### TASK
Reproduce all of the material word for word.

### SUPPLIED INFORMATION
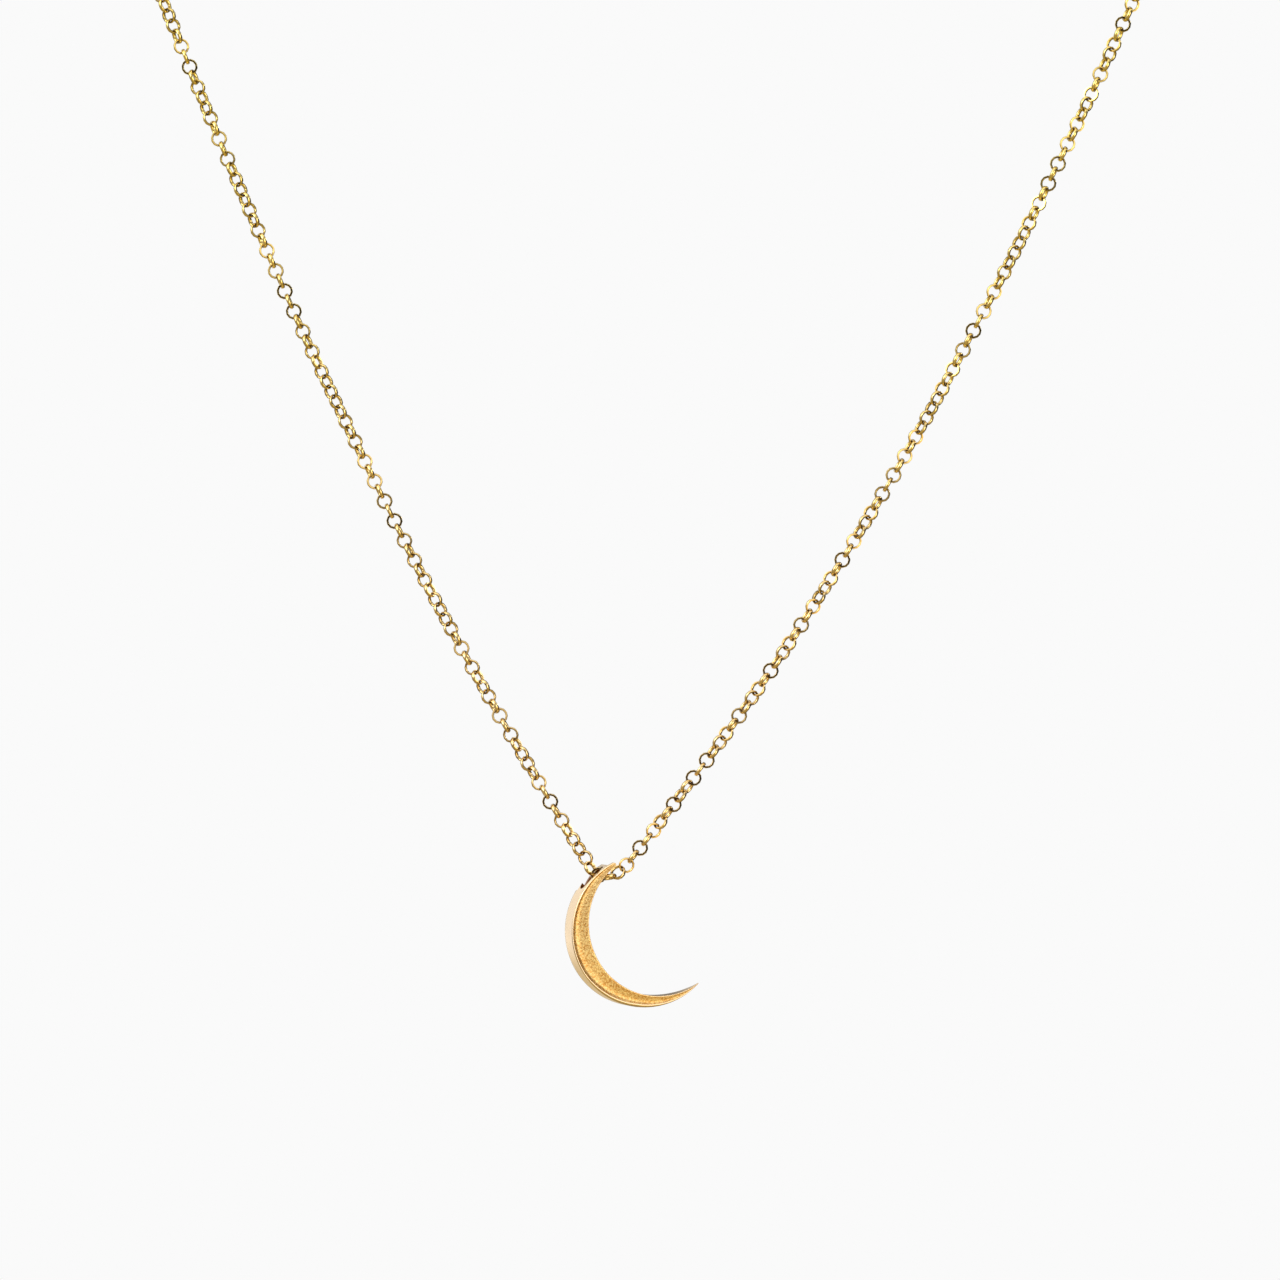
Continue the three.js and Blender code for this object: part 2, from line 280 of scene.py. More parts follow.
def makeSatinGold():
    # 14 carat gold blasted with fine grit: matt and even, with a sparkle of tiny facets
    material, tree, surface, where = startMaterial("sandblastedGold")
    grain = addNode(tree, "ShaderNodeTexNoise", {
        "Vector": where, "Scale": 1 / (satinSet["grain"] * mm), "Detail": 3.0, "Roughness": 0.7,
    })
    cloud = addNode(tree, "ShaderNodeTexNoise", {
        "Vector": where, "Scale": 1 / (satinSet["cloud"] * mm), "Detail": 2.0,
    })
    mixed = addNode(tree, "ShaderNodeMath", {
        0: cloud.outputs["Fac"], 1: satinSet["cloudShare"], 2: grain.outputs["Fac"],
    }, operation="MULTIPLY_ADD")
    share = addNode(tree, "ShaderNodeMapRange", {
        "Value": mixed.outputs[0], "From Min": 0.5, "From Max": 0.74,
    })
    colour = addNode(tree, "ShaderNodeMix", {
        0: share.outputs[0],
        6: hexColour(satinSet["deepColour"]),
        7: hexColour(satinSet["brightColour"]),
    }, data_type="RGBA")
    tree.links.new(colour.outputs[2], surface.inputs["Base Color"])
    gloss = addNode(tree, "ShaderNodeMapRange", {
        "Value": grain.outputs["Fac"],
        "From Min": 0.3, "From Max": 0.7,
        "To Min": satinSet["roughness"] - satinSet["roughnessSpread"],
        "To Max": satinSet["roughness"] + satinSet["roughnessSpread"],
    })
    tree.links.new(gloss.outputs[0], surface.inputs["Roughness"])
    bump = addNode(tree, "ShaderNodeBump", {
        "Strength": satinSet["grainStrength"],
        "Distance": satinSet["grainDepth"] * mm,
        "Height": grain.outputs["Fac"],
    })
    tree.links.new(bump.outputs[0], surface.inputs["Normal"])
    return material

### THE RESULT
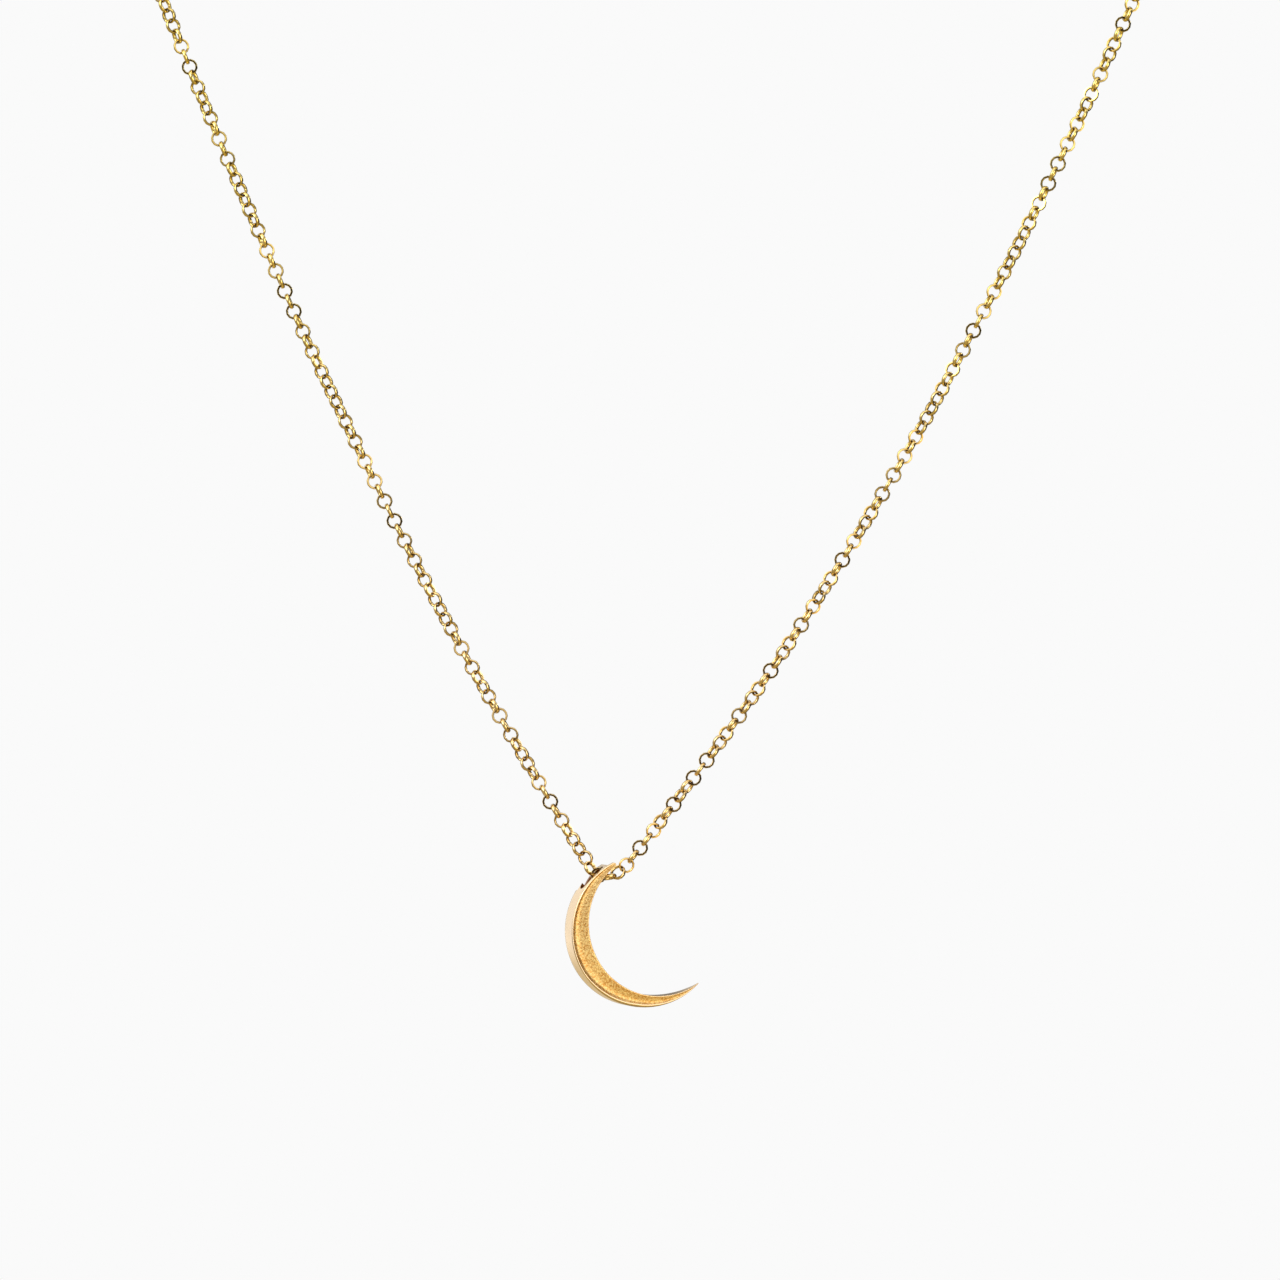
Continue the three.js and Blender code for this object: part 2, from line 280 of scene.py. More parts follow.
def makeSatinGold():
    # 14 carat gold blasted with fine grit: matt and even, with a sparkle of tiny facets
    material, tree, surface, where = startMaterial("sandblastedGold")
    grain = addNode(tree, "ShaderNodeTexNoise", {
        "Vector": where, "Scale": 1 / (satinSet["grain"] * mm), "Detail": 3.0, "Roughness": 0.7,
    })
    cloud = addNode(tree, "ShaderNodeTexNoise", {
        "Vector": where, "Scale": 1 / (satinSet["cloud"] * mm), "Detail": 2.0,
    })
    mixed = addNode(tree, "ShaderNodeMath", {
        0: cloud.outputs["Fac"], 1: satinSet["cloudShare"], 2: grain.outputs["Fac"],
    }, operation="MULTIPLY_ADD")
    share = addNode(tree, "ShaderNodeMapRange", {
        "Value": mixed.outputs[0], "From Min": 0.5, "From Max": 0.74,
    })
    colour = addNode(tree, "ShaderNodeMix", {
        0: share.outputs[0],
        6: hexColour(satinSet["deepColour"]),
        7: hexColour(satinSet["brightColour"]),
    }, data_type="RGBA")
    tree.links.new(colour.outputs[2], surface.inputs["Base Color"])
    gloss = addNode(tree, "ShaderNodeMapRange", {
        "Value": grain.outputs["Fac"],
        "From Min": 0.3, "From Max": 0.7,
        "To Min": satinSet["roughness"] - satinSet["roughnessSpread"],
        "To Max": satinSet["roughness"] + satinSet["roughnessSpread"],
    })
    tree.links.new(gloss.outputs[0], surface.inputs["Roughness"])
    bump = addNode(tree, "ShaderNodeBump", {
        "Strength": satinSet["grainStrength"],
        "Distance": satinSet["grainDepth"] * mm,
        "Height": grain.outputs["Fac"],
    })
    tree.links.new(bump.outputs[0], surface.inputs["Normal"])
    return material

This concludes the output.